Ci sono poche cose che al cinema trovo quasi sistematicamente indigeste: le commedie sui trenta-quarantenni e le commedie che parlano di sesso. Quando poi sono americane o italiane, mi sento morire. Perché gli italiani di solito non sanno mordere mentre gli americani peccano di moralismo. Detto ciò, incredibile ma vero, una commedia americana decente che parla di sesso ed è vivaddio più scorretta di Zack e Miri l’ho trovata: A good old fashioned orgy. La storia è semplice: il protagonista è un ricco bamboccione con una casa da sogno che usa per feste assurde e devastanti, finché il padre (cameo di Don Johnson in grande spolvero) non decide di venderla; e prima che ciò accada, cosa c’è di più catartico e indimenticabile di un’orgia tra amici e amiche che fino a mò non si sono quasi neanche baciati?
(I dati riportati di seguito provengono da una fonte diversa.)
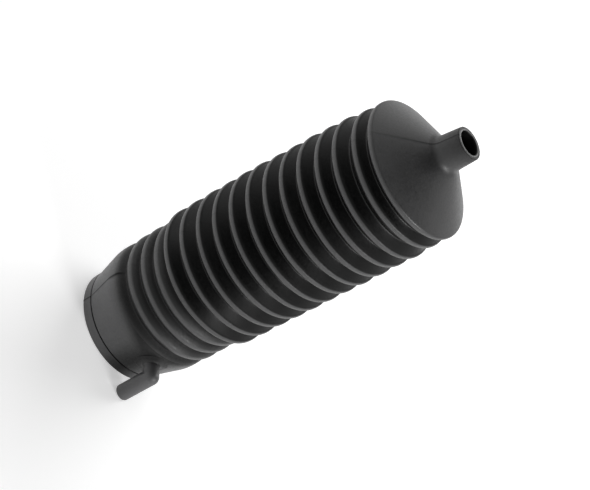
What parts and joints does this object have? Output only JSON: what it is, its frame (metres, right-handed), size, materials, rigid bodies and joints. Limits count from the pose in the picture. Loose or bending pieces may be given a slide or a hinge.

Certo, i personaggi sono un po’ tagliati con l’accetta, Tyler Labine – indovinate? – fa il grassone fissato col sesso, i maschi sono cessi (Jason Sudeikis vi piace? vabbè, contenti voi…), le femmine tutte piuttosto gnocche... però i dialoghi sono divertenti e ci sono diverse trovate intelligenti (i registi, Alex Gregory e Peter Huyck, arrivano da un po’ di buona tv), compreso l’apparente ripiegamento moralistico che invece precede il colpo d’ala che porta dritto al buon finale. Non ci sono notizie di una possibile uscita in Italia. Forse è un bene: vi immaginate cosa potrebbe diventare il titolo?


giovedì 2 febbraio 2012

sulla punta della lingua


Il bello della neve dici? Sì, ok. Ehm, dunque… sì, no-no, eeeh… aspetta. Il bello della… Certo. Allora… Ce l’ho, e dai, che credi? Quindi dicevamo… Sì, allora, in un certo senso si potrebbe dire che… Ma sì che la so, non mi mettere fretta. Allora: la neve, giusto? Insomma tu vedi tutta questa cosa bianca messa lì davanti… no, cioè dietro... Come «davanti o dietro»? Aspetta che ci arrivo. Mh, quindi: la neve. Essa si… Sì, hai ragione, essa saranno cinquant’anni che non si dice. È che volevo introdur… Insomma cade che sembra acqua ma… Come? Ah sì, sai che cos’è ma vuoi sapere dov’è il bello. Ok, la neve. Bene, il suo bello… Posso tornare domani?


mercoledì 1 febbraio 2012

(non) fermate quella ragazza


E poi, senza perdere mai quel sorriso immenso, lui attacca You are my lucky star. E a me si aprono le cataratte. Un po’ perché il momento è topico, un po’ perché il film sta per finire e tutto quello strepitoso sfavillio di canzoni e scioglilingua e invenzioni in technicolor cesserà tra pochi minuti sulla scritta The end. Ma poi guardo quei two lovely eyes che beamin' e gleamin’ non passa giorno che non mi facciano perdere la testa, e sorrido. Perché in questa domenica pomeriggio Cantando sotto la pioggia ha contagiato anche te.